Text by: David White
Media produced by: Devon Braunstein, David White, Genevieve Fowler, Reeta Shrestha, and Sydney Iwanski


"It's trash," said my mother when I brought home a shopping cart I had laboriously carried home from the beach. "It belongs in a landfill." Crestfallen, I wheeled the rusted piece of metal and rubber to the curb and watched as the garbage truck came to take it away the following morning. I don't recall what I wanted to do with that shopping cart, but I knew it had potential; unlike my mother, the Dumpster Divers of Philadelphia can see the potential in old objects left out on the curb.


Started on April Fool's Day, 1992, the Dumpster Divers of Philadelphia have been collecting trash (they prefer "found objects") from curbs in both urban and suburban environments and turning them into works of art. The group of forty-five artists, based on South Street at Dumpster Diver Central, uses everything from broken ladders to bicycle wheels to keep less garbage in landfills and more on walls and in living rooms. Several pieces of artwork are displayed there, and visitors can purchase items of interest. But the Divers have done more than just make artwork.


"One of the most amazing things that has happened with the diver-art is that we've really inspired a whole lot of people to go home and make art out of stuff," says Joel Spivak, 69 a founder of Dumpster Divers and Philadelphia native. People go into the shop, see the artwork that can be created by taking a broken chair back from the curb, and have fun creating their own masterpieces.


Adam Terk, a coordinator for the greenfest taking place on Septermber 13th on South Street, stopped into Dumpster Diver Central yesterday to pick up supplies for a Diver-inspired activity. "We have this kids' activities section where we take recyclables that according to the city are not recyclable and let them make art with it," says Terk. Included on this list of "non-recyclable" materials are aluminum and plastics 2-6.
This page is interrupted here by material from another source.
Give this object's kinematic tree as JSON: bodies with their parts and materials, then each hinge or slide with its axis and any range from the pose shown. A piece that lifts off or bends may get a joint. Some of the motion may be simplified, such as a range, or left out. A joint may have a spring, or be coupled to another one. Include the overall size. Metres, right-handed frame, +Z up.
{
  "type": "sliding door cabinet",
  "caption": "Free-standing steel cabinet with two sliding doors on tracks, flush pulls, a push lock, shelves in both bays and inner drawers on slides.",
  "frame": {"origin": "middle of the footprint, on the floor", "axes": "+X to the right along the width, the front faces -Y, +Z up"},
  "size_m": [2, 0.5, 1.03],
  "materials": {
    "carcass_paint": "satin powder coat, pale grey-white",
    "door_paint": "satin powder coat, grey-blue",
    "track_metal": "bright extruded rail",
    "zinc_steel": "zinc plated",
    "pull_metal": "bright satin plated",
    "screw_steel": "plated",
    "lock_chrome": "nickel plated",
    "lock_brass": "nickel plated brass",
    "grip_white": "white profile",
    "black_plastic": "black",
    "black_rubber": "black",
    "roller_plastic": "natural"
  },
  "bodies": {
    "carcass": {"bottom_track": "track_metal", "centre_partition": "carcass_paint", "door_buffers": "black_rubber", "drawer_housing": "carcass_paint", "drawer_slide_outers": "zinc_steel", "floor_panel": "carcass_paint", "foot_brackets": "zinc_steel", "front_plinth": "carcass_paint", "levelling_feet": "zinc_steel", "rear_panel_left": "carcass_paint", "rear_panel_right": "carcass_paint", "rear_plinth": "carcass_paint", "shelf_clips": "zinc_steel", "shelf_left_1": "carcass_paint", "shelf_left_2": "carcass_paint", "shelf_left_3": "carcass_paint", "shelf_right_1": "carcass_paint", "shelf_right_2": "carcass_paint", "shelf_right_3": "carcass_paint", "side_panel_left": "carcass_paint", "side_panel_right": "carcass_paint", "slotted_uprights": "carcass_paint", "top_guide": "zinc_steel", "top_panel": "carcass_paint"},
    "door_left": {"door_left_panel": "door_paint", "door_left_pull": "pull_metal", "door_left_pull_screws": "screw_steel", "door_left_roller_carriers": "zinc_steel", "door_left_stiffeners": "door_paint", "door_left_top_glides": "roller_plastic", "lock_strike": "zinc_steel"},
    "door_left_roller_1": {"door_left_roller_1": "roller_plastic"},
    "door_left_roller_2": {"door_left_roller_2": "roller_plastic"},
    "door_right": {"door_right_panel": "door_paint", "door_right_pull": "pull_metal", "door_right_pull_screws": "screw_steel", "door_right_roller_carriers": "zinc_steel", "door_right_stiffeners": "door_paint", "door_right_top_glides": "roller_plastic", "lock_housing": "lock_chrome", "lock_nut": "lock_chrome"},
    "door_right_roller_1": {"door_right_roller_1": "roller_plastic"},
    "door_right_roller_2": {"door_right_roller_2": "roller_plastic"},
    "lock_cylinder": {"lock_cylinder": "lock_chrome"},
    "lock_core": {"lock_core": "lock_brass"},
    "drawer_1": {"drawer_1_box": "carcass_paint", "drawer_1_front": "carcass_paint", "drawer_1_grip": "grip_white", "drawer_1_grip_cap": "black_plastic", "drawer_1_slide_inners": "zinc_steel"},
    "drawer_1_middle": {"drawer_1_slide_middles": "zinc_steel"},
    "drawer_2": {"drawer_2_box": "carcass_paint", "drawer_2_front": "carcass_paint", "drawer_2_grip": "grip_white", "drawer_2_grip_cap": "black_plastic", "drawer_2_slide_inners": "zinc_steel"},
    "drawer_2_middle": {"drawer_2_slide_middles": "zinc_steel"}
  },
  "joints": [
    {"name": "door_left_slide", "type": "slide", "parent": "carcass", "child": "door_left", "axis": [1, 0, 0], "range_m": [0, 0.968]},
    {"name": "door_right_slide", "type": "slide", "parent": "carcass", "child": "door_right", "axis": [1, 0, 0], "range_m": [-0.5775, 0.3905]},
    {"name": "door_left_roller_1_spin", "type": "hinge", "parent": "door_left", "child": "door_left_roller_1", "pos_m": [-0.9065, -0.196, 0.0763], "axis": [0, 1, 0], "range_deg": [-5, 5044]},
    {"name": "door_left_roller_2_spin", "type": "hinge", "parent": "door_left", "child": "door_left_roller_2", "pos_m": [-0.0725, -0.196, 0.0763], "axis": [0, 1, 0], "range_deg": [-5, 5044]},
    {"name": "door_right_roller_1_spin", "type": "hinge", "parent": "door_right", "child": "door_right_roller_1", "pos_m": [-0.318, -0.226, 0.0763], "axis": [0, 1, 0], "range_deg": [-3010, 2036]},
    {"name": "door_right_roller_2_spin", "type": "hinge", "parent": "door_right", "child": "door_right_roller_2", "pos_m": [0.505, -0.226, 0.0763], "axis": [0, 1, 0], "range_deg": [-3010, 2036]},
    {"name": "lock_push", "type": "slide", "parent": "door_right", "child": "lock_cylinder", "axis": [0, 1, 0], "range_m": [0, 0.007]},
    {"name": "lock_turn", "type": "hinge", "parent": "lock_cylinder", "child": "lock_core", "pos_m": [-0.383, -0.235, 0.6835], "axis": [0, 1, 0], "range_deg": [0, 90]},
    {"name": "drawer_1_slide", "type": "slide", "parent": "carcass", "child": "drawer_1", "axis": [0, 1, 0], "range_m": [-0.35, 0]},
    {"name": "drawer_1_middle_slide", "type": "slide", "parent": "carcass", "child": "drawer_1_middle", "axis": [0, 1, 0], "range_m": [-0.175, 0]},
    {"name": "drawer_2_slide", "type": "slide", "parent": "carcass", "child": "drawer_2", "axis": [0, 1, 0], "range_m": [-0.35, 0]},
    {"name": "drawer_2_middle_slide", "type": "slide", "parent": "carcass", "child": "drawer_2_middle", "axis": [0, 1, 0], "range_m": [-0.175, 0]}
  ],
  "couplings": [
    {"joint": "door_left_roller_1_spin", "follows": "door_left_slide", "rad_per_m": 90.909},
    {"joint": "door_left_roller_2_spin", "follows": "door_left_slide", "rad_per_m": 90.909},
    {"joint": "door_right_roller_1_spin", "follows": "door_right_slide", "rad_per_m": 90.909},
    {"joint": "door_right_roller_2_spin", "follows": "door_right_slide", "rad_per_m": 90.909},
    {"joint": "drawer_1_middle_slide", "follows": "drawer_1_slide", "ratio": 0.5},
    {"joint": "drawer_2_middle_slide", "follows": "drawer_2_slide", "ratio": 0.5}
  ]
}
Additionally, Spivak believes that the Divers have saved many aspiring artists the trouble of purchasing expensive art supplies to practice their craft. "We have validated the idea that art supplies are not something you need to go to the art supply store for." Most people don't care what happens to their trash once it's out on the curb; basically, there's no charge for dumpster diving or "collecting."
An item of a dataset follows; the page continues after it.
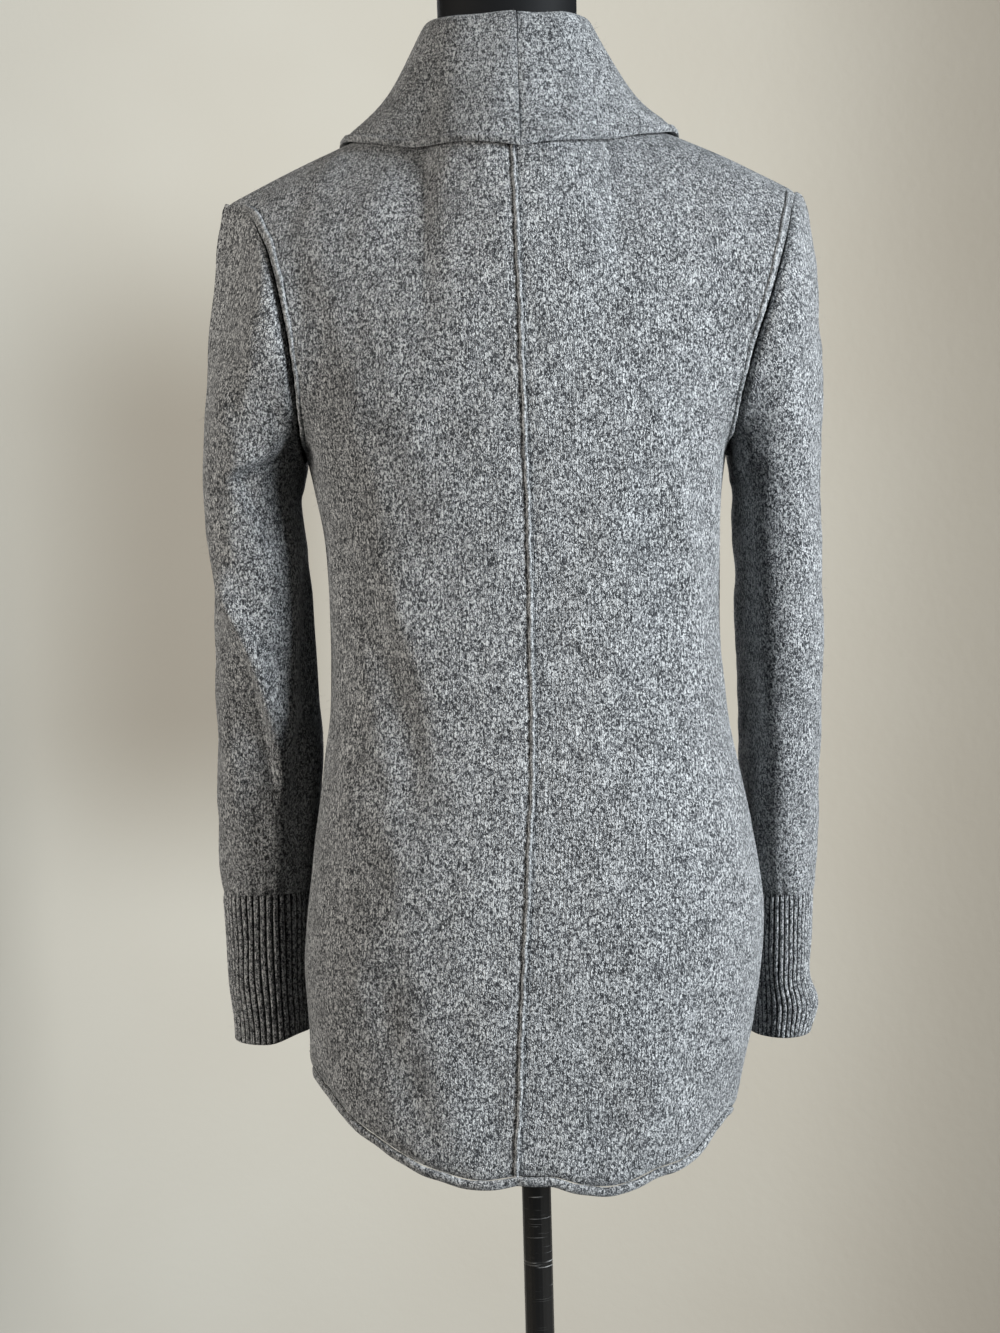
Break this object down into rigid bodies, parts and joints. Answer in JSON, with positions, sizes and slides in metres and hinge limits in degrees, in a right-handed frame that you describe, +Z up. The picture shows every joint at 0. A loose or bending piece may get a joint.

But the organization still uses some supplies. Divers cut, glue, re-heat, and do everything possible to their found objects to sculpt them into visually appealing structures. One member, Ava Blitz, has an entire laboratory (a corner of Dumpster Diver Central) devoted to sculpting Styrofoam. "It's great to take a material that's so unfriendly to the environment and recycle it," says Blitz.


The best-known Dumpster Diver is probably artist Isaiah Zagar, an honorary member of the organization. Though he does not dive for trash himself -"You won't find my feet dangling off the top of a dumpster"-- Zagar has a strong network of donors that supplies him with found objects to use in his art.


"My favorite material to use is mirrors because mirrors reflect the present," Zagar says. Much of Zagar's artwork is made up of mosaic pieces, such as murals, that incorporate recycled glass (bottles and mirrors) to create this effect.


The Dumpster Divers are scoring some points for the environment by reusing materials that the city won't recycle. If the city deems some plastics as "non-recyclable," then those materials will end up in a landfill or incinerator; unless the Dumpster Divers get to them first.